- Problem to solve -
Starting at the line with "The FreeCAD and" and stopping at the line with "return 1.0 / (size_mm * MM)", repeat each line exactly. Include both and omit the rest.

- 3D code data -
===============

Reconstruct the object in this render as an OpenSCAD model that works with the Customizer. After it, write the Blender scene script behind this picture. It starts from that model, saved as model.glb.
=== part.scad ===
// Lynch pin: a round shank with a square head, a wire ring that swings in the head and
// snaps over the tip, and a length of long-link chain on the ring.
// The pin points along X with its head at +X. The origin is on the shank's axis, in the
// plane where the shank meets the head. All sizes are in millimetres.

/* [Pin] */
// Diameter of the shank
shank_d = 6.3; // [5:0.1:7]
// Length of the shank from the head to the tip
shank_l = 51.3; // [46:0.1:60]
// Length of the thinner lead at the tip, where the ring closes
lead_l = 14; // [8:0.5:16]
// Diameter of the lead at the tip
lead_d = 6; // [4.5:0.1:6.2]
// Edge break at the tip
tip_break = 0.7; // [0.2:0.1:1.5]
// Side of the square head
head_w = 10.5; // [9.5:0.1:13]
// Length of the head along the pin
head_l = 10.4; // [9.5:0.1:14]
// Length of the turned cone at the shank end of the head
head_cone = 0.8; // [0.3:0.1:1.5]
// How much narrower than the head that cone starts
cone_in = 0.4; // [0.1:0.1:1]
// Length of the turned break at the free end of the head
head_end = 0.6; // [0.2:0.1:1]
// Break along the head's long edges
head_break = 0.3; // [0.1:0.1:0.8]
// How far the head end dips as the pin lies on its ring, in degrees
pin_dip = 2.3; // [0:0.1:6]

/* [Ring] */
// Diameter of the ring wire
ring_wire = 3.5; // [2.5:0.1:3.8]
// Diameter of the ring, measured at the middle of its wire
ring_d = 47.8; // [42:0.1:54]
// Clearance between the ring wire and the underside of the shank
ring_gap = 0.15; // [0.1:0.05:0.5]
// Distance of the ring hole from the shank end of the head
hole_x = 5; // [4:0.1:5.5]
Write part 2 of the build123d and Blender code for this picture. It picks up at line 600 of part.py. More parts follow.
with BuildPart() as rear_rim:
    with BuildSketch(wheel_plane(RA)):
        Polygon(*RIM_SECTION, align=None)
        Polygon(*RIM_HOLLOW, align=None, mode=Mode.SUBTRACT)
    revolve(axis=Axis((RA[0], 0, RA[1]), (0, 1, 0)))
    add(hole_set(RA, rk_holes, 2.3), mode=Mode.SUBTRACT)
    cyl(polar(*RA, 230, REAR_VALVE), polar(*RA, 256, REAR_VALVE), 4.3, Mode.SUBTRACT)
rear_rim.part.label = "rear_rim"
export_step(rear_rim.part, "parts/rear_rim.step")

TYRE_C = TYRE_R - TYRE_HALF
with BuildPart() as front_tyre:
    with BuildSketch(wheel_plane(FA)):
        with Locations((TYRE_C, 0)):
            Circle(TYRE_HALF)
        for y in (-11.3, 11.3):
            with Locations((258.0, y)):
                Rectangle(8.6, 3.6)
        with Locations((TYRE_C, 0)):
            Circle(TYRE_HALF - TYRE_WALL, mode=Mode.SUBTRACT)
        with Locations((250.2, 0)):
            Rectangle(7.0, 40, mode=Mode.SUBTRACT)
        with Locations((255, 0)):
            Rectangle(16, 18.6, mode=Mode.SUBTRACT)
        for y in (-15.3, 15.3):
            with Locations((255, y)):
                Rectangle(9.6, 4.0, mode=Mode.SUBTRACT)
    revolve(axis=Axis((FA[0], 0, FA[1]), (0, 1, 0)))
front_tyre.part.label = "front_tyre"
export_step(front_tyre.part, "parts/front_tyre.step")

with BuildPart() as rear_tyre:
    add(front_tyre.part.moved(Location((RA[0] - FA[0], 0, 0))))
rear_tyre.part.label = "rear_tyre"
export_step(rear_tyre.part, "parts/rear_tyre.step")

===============

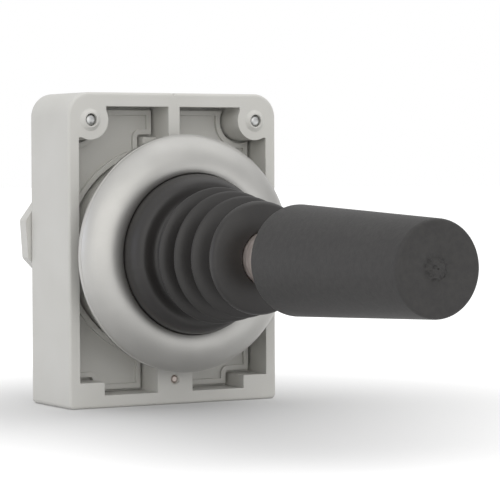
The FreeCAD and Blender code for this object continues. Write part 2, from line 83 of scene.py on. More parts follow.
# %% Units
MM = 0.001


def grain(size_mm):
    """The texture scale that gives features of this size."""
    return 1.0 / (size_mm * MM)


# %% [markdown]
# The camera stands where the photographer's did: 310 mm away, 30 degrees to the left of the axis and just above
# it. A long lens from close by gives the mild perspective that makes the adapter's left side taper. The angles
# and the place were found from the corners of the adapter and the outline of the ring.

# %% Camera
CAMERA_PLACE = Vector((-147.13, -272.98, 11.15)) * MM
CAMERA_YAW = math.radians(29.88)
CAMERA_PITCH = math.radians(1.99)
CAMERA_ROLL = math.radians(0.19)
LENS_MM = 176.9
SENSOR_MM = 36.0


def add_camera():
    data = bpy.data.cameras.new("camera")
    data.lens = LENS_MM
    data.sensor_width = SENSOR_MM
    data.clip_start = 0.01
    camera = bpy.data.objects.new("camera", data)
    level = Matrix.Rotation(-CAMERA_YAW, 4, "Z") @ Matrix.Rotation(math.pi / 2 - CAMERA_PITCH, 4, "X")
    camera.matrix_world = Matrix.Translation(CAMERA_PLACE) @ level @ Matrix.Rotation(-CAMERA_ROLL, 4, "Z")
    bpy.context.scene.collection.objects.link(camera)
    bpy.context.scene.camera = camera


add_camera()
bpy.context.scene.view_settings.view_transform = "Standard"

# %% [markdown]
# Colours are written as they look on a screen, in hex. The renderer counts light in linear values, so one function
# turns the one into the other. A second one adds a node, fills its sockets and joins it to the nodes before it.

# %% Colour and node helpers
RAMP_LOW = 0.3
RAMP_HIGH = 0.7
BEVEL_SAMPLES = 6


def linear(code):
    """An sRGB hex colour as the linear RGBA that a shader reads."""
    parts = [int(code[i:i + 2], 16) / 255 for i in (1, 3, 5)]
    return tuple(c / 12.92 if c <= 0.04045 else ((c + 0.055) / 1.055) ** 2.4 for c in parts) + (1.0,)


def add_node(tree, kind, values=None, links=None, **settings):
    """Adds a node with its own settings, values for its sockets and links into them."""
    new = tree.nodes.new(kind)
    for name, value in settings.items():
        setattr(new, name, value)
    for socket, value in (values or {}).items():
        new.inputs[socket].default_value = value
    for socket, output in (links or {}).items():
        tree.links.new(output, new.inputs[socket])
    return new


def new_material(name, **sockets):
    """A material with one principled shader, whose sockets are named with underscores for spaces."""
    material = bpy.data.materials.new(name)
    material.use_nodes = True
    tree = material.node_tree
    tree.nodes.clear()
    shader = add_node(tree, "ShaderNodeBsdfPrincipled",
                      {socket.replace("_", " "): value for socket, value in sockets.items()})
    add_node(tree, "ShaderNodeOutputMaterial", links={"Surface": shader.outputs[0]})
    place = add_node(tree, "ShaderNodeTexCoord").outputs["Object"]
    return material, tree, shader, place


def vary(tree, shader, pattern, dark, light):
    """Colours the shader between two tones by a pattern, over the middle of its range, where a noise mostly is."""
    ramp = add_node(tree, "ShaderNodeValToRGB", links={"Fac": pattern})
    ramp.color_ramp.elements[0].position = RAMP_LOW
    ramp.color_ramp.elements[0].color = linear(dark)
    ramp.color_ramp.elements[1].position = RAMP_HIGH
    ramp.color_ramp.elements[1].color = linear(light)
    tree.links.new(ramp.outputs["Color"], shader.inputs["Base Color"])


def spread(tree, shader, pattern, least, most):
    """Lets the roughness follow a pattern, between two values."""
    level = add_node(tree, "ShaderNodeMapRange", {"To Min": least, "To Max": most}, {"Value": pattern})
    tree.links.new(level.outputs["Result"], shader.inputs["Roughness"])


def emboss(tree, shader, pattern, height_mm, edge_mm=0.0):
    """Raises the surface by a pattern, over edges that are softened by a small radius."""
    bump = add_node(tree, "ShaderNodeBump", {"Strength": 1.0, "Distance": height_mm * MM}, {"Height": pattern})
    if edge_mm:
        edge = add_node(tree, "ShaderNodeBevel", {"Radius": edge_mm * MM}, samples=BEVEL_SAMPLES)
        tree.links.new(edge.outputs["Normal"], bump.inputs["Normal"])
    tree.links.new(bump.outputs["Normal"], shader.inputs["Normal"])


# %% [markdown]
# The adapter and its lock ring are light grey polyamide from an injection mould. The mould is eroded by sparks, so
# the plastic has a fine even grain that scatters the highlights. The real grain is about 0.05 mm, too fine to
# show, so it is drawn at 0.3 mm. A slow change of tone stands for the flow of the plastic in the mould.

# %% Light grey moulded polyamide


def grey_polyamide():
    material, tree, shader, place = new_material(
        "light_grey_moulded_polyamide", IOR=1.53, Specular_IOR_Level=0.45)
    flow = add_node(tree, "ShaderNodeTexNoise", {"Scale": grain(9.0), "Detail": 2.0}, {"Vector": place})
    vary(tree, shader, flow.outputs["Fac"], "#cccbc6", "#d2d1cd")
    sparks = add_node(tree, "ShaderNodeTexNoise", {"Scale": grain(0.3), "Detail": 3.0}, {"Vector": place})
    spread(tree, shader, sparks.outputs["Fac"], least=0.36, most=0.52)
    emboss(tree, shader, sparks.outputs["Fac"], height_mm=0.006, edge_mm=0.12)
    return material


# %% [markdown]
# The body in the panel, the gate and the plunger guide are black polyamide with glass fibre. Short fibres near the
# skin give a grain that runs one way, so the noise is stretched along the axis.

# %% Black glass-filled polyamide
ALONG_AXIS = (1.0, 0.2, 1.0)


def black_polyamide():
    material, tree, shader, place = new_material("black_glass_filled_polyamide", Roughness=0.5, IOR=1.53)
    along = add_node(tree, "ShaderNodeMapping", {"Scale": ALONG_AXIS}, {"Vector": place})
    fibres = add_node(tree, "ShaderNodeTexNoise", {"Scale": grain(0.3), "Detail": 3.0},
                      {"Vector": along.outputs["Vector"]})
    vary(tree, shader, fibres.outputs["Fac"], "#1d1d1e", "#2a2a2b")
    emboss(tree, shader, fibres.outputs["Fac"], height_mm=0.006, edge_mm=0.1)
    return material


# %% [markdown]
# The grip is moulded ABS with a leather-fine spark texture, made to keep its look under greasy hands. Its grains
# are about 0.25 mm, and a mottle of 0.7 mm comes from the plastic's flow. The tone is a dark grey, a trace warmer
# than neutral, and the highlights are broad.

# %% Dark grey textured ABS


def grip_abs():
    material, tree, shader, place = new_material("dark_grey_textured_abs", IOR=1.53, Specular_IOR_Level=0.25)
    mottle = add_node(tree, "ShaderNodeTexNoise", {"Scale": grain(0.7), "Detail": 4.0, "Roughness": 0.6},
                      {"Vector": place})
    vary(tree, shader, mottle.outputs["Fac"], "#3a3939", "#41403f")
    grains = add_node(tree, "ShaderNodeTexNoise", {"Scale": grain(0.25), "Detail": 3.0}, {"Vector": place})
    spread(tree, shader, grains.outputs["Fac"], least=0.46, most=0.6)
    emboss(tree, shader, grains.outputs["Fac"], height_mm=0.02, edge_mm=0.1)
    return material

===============

- Answer for this exercise -
The FreeCAD and Blender code for this object continues. Write part 2, from line 83 of scene.py on. More parts follow.
# %% Units
MM = 0.001


def grain(size_mm):
    """The texture scale that gives features of this size."""
    return 1.0 / (size_mm * MM)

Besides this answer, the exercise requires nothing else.